© Ak Gazete 2015

Bir zamanlar CHP'lilerin tecavüz ettiği kadınlara "yollu" diyen de kendisi! Fesat proje uçtu Can'cık algıya başladı

CHP'de yaşanan taviz ve tecavüz skandallarını mide bulandıran sözlerle aklamaya çalışan Can Ataklı, son olarak İstanbul Sözleşmesinin feshedilmesiyle birlikte kadınları dövmenin serbest olduğu hezeyanında bulundu.

CHP'de yaşanan taciz ve tecavüz skandallarını örtbas edip aklamaya çalışan TELE1 sunucusu ve Korkusuz gazetesi yazarı Can Ataklı, şimdi de LGBT lobisinin sığınağı haline gelen "İstanbul Sözleşmesi" adlı fesat projesini diline doladı.

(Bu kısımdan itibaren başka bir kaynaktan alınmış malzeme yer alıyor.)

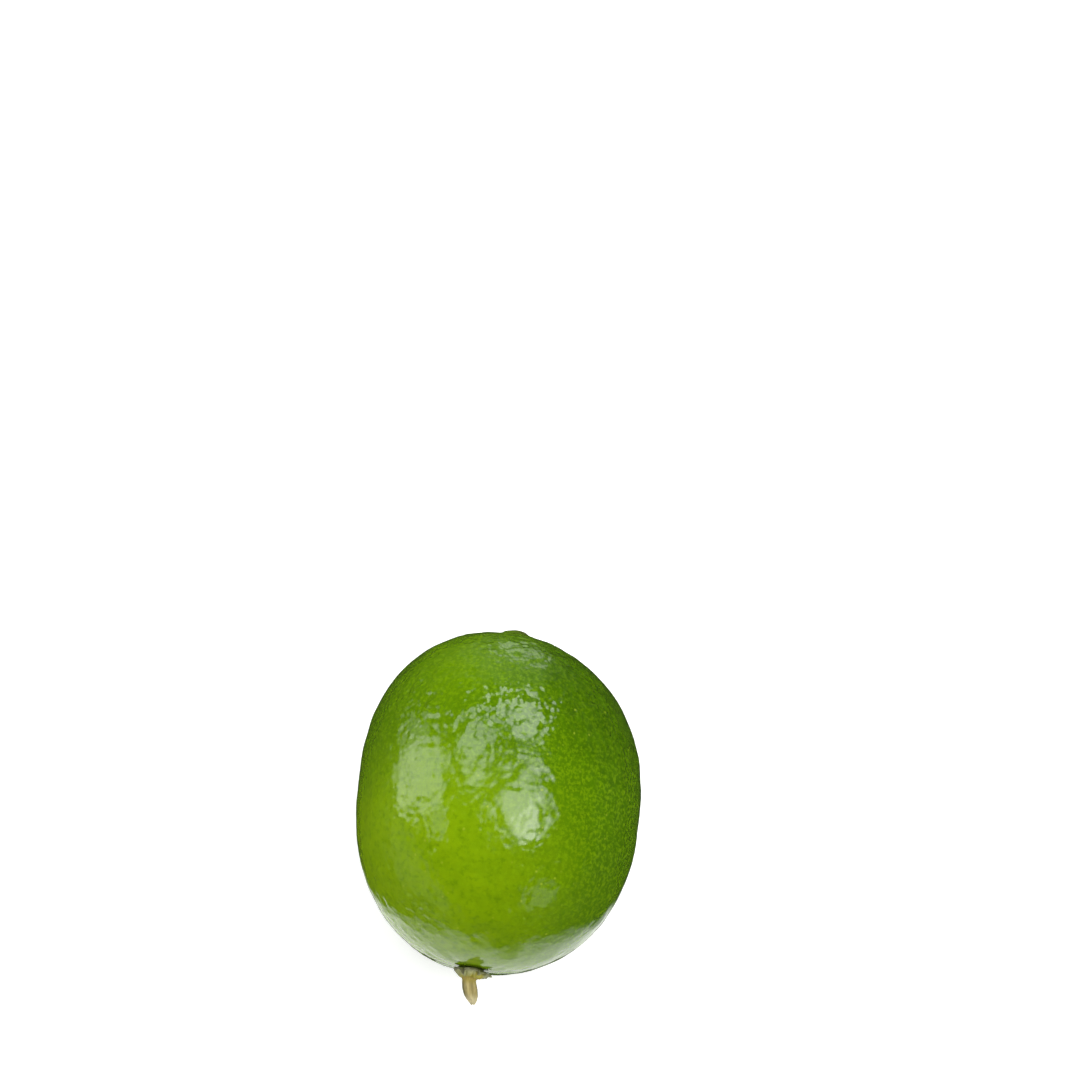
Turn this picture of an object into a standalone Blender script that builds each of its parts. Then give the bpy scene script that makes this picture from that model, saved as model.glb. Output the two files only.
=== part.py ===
"""A green lime, picked with its button and a short stub of stalk, lying on its side.

Metres, +Z up. The long axis of the fruit runs along Y: stalk toward -Y, blossom end toward +Y.
The origin is the middle of the small flat spot that the fruit rests on.
"""
import random
from math import atan2, cos, exp, hypot, pi, sin, sqrt

import bmesh
import bpy
from mathutils import Vector

# Driving dimensions of the fruit
BODY_RADIUS = 0.0270
BODY_HALF_LENGTH = 0.0327
PROFILE_POWER = 2.35         # 2 is an ellipse, more is fuller toward the ends
BLOSSOM_FULLNESS = 0.012     # how much wider the blossom half is than the middle
SIDE_BULGE = 0.0008          # the belly stands this far toward +X from the line between the poles
END_SHEAR = 0.0011           # the stem end leans toward +X and the blossom end toward -X by this much
FLAT_DEPTH = 0.0005          # height cut off below, which leaves the small flat spot

# Relief of the rind
NIPPLE_HEIGHT = 0.0014
NIPPLE_RADIUS = 0.0056
NIPPLE_BLUNTNESS = 1.2
NIPPLE_GROOVE_DEPTH = 0.00028
NIPPLE_GROOVE_WIDTH = 0.0014
DIMPLE_DEPTH = 0.0004
DIMPLE_RADIUS = 0.0036
FURROW_COUNT = 9
FURROW_DEPTH = 0.00012
FURROW_NARROWNESS = 3        # 1 gives even waves, more gives narrow furrows with wide ridges
FURROW_MIDDLE = 0.0068       # distance from the stalk at which the furrows are deepest
FURROW_SPREAD = 0.0030
END_RELIEF_REACH = 0.5       # the relief of an end is at full strength from here to the pole
SEGMENT_COUNT = 10
SEGMENT_RELIEF = 0.00008
LUMP_SEED = 197
LUMP_COUNT = 9
LUMP_RELIEF = 0.00006
LUMP_FREQUENCIES = (2.2, 5.0)

# Resolution of the fruit
AROUND = 64
RINGS = 46
POLE_CROWDING = 0.55         # 0 spaces the rings evenly, more gathers them at the poles
NEAR_POLE = 1e-9             # below this the direction counts as the pole itself
SETTLING_STEPS = 5           # rounds that find the rind under a point across the axis

# Calyx button
GAP = 0.0003                 # clearance between pieces that touch
CALYX_CENTRE_X = 0.0003
CALYX_LOBES = 5
CALYX_TURN = pi / 10
CALYX_NOTCH_RADIUS = 0.0028
CALYX_LOBE_RADIUS = 0.0037
CALYX_LOBE_ROUNDNESS = 0.8   # less makes the lobes broader and their notches sharper
CALYX_RIM_THICKNESS = 0.00045
CALYX_LOBE_LIFTS = (0.00050, 0.00020, 0.00008, 0.00022, 0.00035)    # of each lobe's tip off the rind
CALYX_RINGS = 7
CALYX_AROUND = 40
BOSS_RADIUS = 0.0015
BOSS_FOOT_RADIUS = 0.0035
BOSS_HEIGHT = 0.0015         # from the underside of the button to the flat top of its boss

# Stub of stalk, as distance along it (0 to 1) and radius
STEM_ROOT_X = -0.0001
STEM_LENGTH = 0.0045
STEM_PROFILE = (
    (0.00, 0.00128),
    (0.12, 0.00136),
    (0.40, 0.00144),
    (0.66, 0.00130),
    (0.84, 0.00096),
    (0.95, 0.00056),
    (1.00, 0.00030),
)
STEM_LEAN_X = 0.00130        # how far the tip stands toward +X from the root
STEM_LEAN_Z = -0.00020
STEM_BEND = 1.2              # 1 is straight, more bends the lean toward the tip
STEM_RIDGES = 5
STEM_RIDGE_RELIEF = 0.00007
STEM_RIDGE_FADE = 0.2        # share of the length over which the ridges fade out at the tip
STEM_TWIST = 0.5
STEM_AROUND = 20
STEM_RINGS = 14

AXIS_X = -SIDE_BULGE
AXIS_Z = BODY_RADIUS - FLAT_DEPTH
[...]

CHP'li vekillerin tecavüz ettiği kadına "yollu" diyerek kokuşmuş zihniyetini ortaya koyan Ataklı, İstanbul Sözleşmesi'nin kaldırılmasıyla birlikte artık kadınların dövmenin serbest olduğunu ileri sürerek algı operasyonu yaptı. CHP'li vekillerin tecavüz ettiği kadınları tahkir ederek aşağılayan Ataklı, "Artık kadın dövmek serbest" başlıklı yazısında şu ifadeleri kullandı:

Adam eve girdi ve patlattı karısının suratına tokadı sonra da “Çıktık artık, şimdi ne yapacaksın bakalım?” diye bağırdı kötü adam misali kahkaha atarak.

Kadının zaten feleği şaşmış, yediği tokattan “Nereden çıktık?” diyecek hali mi var? İkinci tokadı engellerim umuduyla dudağındaki kanı gizlemeye çalışarak, “İyi ki çıkmışız, aman ne sevinim” diye kekeledi.

Espri mi bu yani?

Yooo, ne münasebet.

Böyle bir konunun esprisi mi olurmuş?

Espri falan değil, bu bir gerçek.

Türkiye’de ruhu ilkel yüz binlerce erkek şimdi böyle düşünmüyorsa ben de ne olayım.

Genel kanaat şudur;

Zaten çok olmuşlardı.

Neydi o be sokaklara dökülüp de bağırıp çağırmalar, devletimizin polisine falan direnmeler.

Sağ olsun sayın başkanımız tak diye kesti önlerini.

Sahi, yazdım bunları ama peki ne için, onu belirtmeyi unutmuşum.

AKP Genel Başkanı, cuma gece yarısı bir kararname yayınlayarak “İstanbul Sözleşmesi’nden çekildiğimizi” açıkladı.

İstanbul Sözleşmesi kadına yönelik şiddetin önlenmesi için yapılması gerekenleri anlatıyor.

Merak edenler için hemen yazayım, sözleşmenin adı İstanbul, çünkü bu sözleşmenin yapılmasını isteyen ülke Türkiye.

Türkiye dediysek Erdoğan öncesi Türkiye falan değil, bu sözleşmeyi isteyen ve dünya ülkelerini de razı ederek şu ana kadar 45 tanesinin imzalayıp onaylamasını sağlayan bizzat Erdoğan iktidarı.

Tabii bütün bunlar 2011 yılında oldu.

Yani Erdoğan’ın gücünü pekiştirmek, dünyaya da güzel görünmek için demokrasi ve hukuka, insan hak ve özgürlüklerine sahip çıkıyormuş gibi yaptığı yıllar.

AKP Genel Başkanı, sözleşmeyi 11 Mayıs 2011’de imzaladı. Konuyu hemen parlamentoya getirdi ve Meclis, 24 Kasım 2011’de bu uluslararası sözleşmeyi onayladı.

Böylelikle Türkiye, İstanbul Sözleşmesi’ni Meclis’inden de geçiren ilk ülke oldu.

Sonra ne oldu?

Erdoğan’ın gücü zirveye çıktı, artık tek adam olarak yönetmeye başladı ülkeyi ve gerek kalmadığı için demokrasi, hukuk, insan hakları treninden inildi.

Mesele bu kadar basittir.

Yani acayip tarafı falan yoktur konunun.